Originally Aired: 1996-10-9

Torres has troubling dreams. [DVD]

My Rating - 5

Fan Rating Average - 4.39

Rate episode?

Rating: 0 1 2 3 4 5 6 7 8 9 10
# Votes: 41 5 0 10 10 12 10 14 17 13 6



Remarkable Scenes
- Janeway's music lessons.
- Torres revealing the horrors of Anaran history to everybody.

My Review
The Anarans have the ability to directly transfer knowledge telepathically, giving someone the benefit of years of experience in a few seconds. As Tuvok put it, very "fascinating." Aside from that, this episode is remarkable in that the telepathic "attacks" on Torres weren't really attacks but entirely harmless. TNG has shown us far too many telepathic attacks (on Troi), so this episode gives us a refreshing new perspective on an old concept. The telepathic stories resembled Nazi Germany toward the end, with the forced resettlements and whatnot. The "resettlements" are nothing but executions. Torres reveals the horrible truth to everybody in a fit of rage, but with no way to prove any of this, including the murder of the woman, nothing is accomplished. So she shares her new memories with another Anaran directly. The episode ends with hope that the truth behind this coverup will now be revealed. All things considered the story is quite moving. But way too much time is wasted on the flashbacks and the basic plot has been done better in episodes like TNG: The Inner Light. So this episode comes off as nicely crafted, but also as a rehashed filler.

The following are comments submitted by my readers.

  • From Pete Miller on 2006-08-17 at 3:29am:
    I REALLY enjoy these types of episodes, where a lifetime of experiences is transferred to someone's memory (like TNG "The Inner Light"). This episode was extremely powerful, and really is one of Voyager's better offerings in my opinion. Very Star Trekish!
  • From Dejan on 2007-12-07 at 12:09pm:
    Great clothes in this one for Voyager crew (Harry and Tom).
  • From attractionmagnetical on 2015-03-15 at 10:18pm:
    One wonders why the older woman didn't try to establish more of a friendship with someone else (for example, the young woman who accepts the memories at the end) and transfer the memories more directly, having gained that person's confidence (so as to avoid any backlash from authority figures).
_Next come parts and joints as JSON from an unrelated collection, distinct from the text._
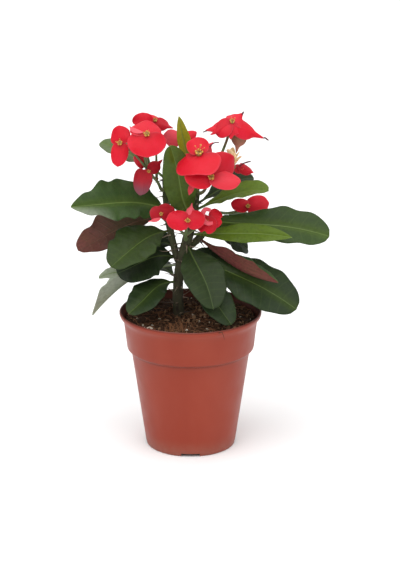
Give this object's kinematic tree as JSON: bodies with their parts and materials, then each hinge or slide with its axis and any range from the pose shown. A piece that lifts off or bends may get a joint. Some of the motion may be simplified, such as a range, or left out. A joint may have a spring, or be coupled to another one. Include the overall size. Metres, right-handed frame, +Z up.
{
  "type": "potted euphorbia",
  "caption": "Crown-of-thorns plant with a spiny branched stem, broad green leaves and round red bracts, rooted in soil in a tapered round plastic nursery pot.",
  "frame": {"origin": "middle of the pot's flat underside, on the surface that it stands on", "axes": "+Z up along the pot's axis, -Y towards the plant's front, +X to the right as seen from the front"},
  "size_m": [0.2135, 0.1343, 0.2877],
  "materials": {
    "terracotta_plastic": "satin moulded plastic",
    "peat_soil": "rough moist peat and coir",
    "bark": "rough, spiny, green-brown",
    "green_leaf": "satin, veined",
    "maroon_leaf": "matte leaf underside",
    "pale_leaf": "matte, pale grey-green",
    "young_leaf": "satin, olive",
    "red_bract": "soft satin",
    "flower_stalk": "satin, smooth",
    "cream_bud": "soft satin"
  },
  "bodies": {
    "root": {"flower_left_back": "red_bract", "flower_left_front": "red_bract", "flower_left_hanging": "red_bract", "flower_left_outer": "red_bract", "flower_left_top": "red_bract", "flower_low_front": "red_bract", "flower_low_left": "red_bract", "flower_low_right": "red_bract", "flower_middle_back": "red_bract", "flower_middle_lower": "red_bract", "flower_middle_upper": "red_bract", "flower_right_behind": "red_bract", "flower_right_small": "red_bract", "flower_right_top": "red_bract", "flower_stalk_behind": "flower_stalk", "flower_stalk_left": "flower_stalk", "flower_stalk_low": "flower_stalk", "flower_stalk_middle": "flower_stalk", "flower_stalk_right": "flower_stalk", "leaf_back_dark": "green_leaf", "leaf_back_high": "green_leaf", "leaf_back_left_high": "green_leaf", "leaf_back_left_low": "green_leaf", "leaf_back_low": "green_leaf", "leaf_back_mid": "green_leaf", "leaf_back_pale": "pale_leaf", "leaf_back_right_high": "green_leaf", "leaf_back_right_low": "green_leaf", "leaf_front": "green_leaf", "leaf_front_low": "green_leaf", "leaf_left_broad": "green_leaf", "leaf_left_dark": "green_leaf", "leaf_left_folded": "pale_leaf", "leaf_left_long": "green_leaf", "leaf_left_low": "green_leaf", "leaf_left_maroon": "maroon_leaf", "leaf_middle_left": "green_leaf", "leaf_middle_right": "green_leaf", "leaf_right_bright": "green_leaf", "leaf_right_high": "green_leaf", "leaf_right_long": "green_leaf", "leaf_right_low": "green_leaf", "leaf_right_maroon": "maroon_leaf", "leaf_right_shade": "green_leaf", "leaf_upright": "young_leaf", "leaf_young": "young_leaf", "pot": "terracotta_plastic", "soil": "peat_soil", "stem": "bark", "young_flower_cream": "cream_bud"}
  },
  "joints": []
}
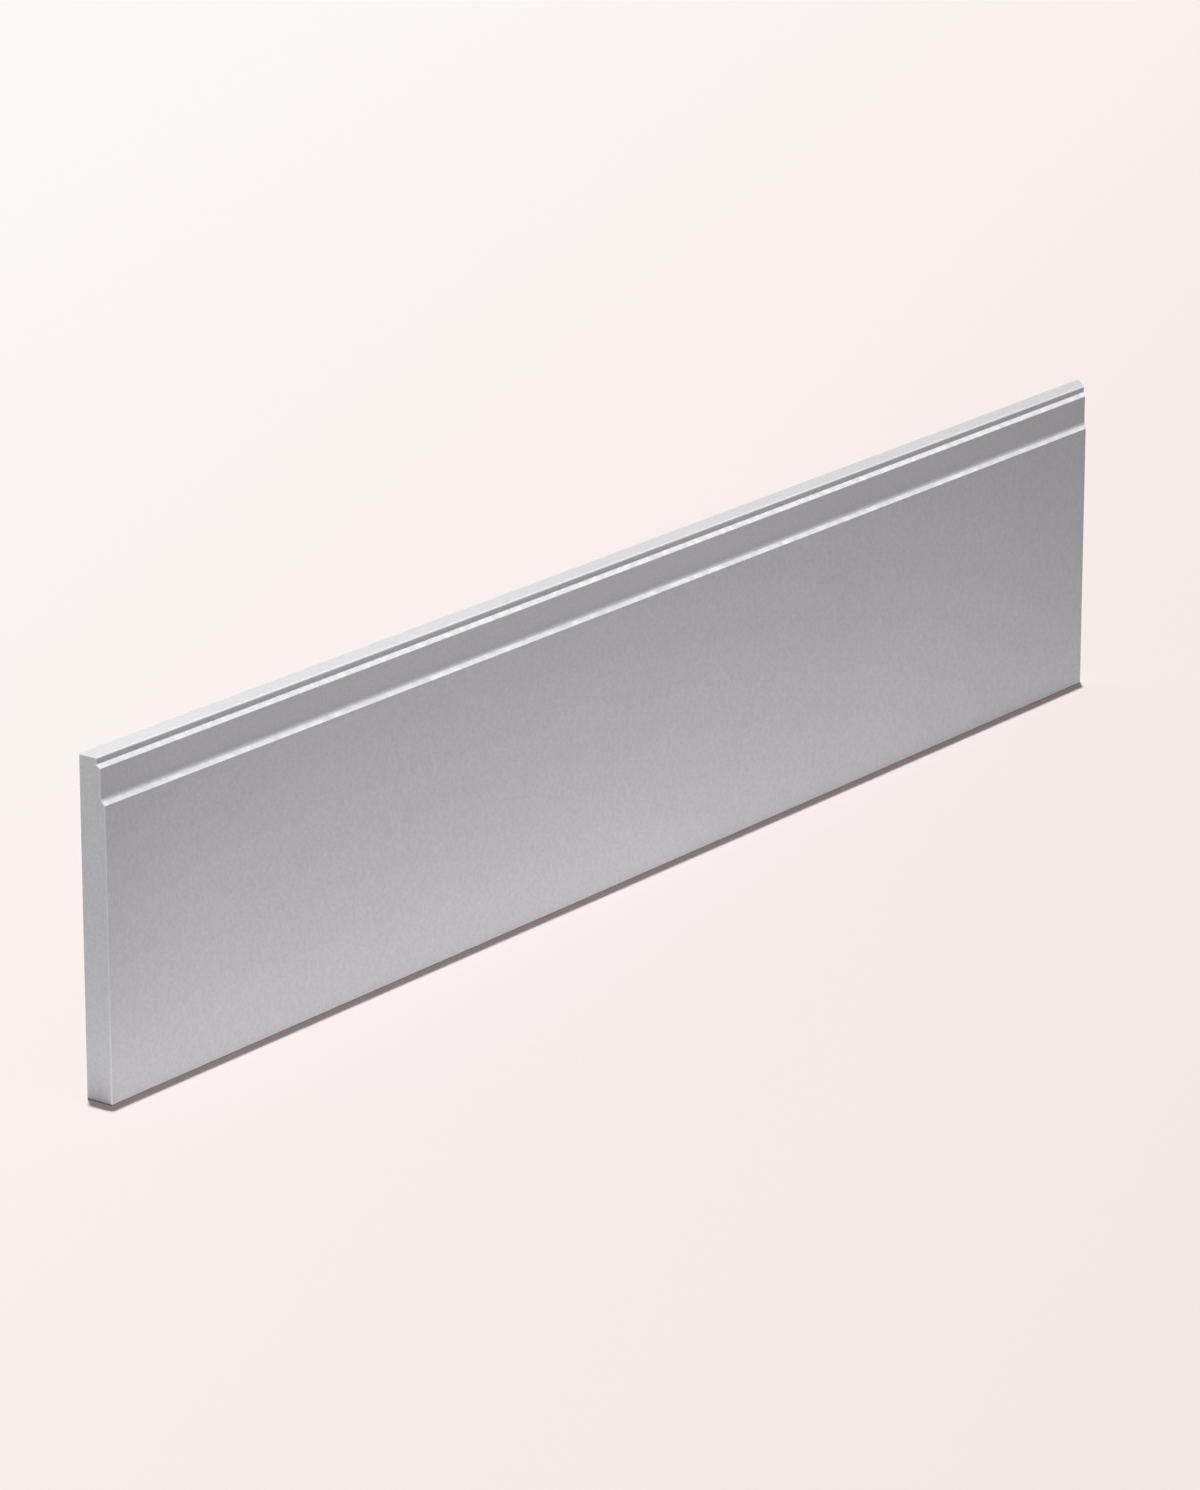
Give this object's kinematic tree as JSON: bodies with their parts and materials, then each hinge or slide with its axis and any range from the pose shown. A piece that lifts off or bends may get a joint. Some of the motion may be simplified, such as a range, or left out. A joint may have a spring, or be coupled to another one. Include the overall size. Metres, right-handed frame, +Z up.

Surely there have been opportunities over the course of her life to share these experiences without risking her safety. Or, even, why didn't she just approach Torres directly and ask to share her memories so that she wouldn't go and get any other authority figures involved? Doing this secretly only risked dragging in lots of people to suppress the knowledge. (I know, I know, this didn't happen because then we would lose a lot of the drama. Still, it feels cheap.)

    Also, there's a point where Janeway is discussing some plans, and Tuvok finishes her sentence for her. She responds by saying something like, "I wonder when was the last time I actually surprised you" -- presumably referencing the fact that he knows her so well. Except he just said something to that effect two episodes ago (in "The Swarm") in response to her announcing her plans to go straight through the aliens' space against their wishes! Not sure how much time elapsed in-Universe, but it seems like she has a pretty short memory.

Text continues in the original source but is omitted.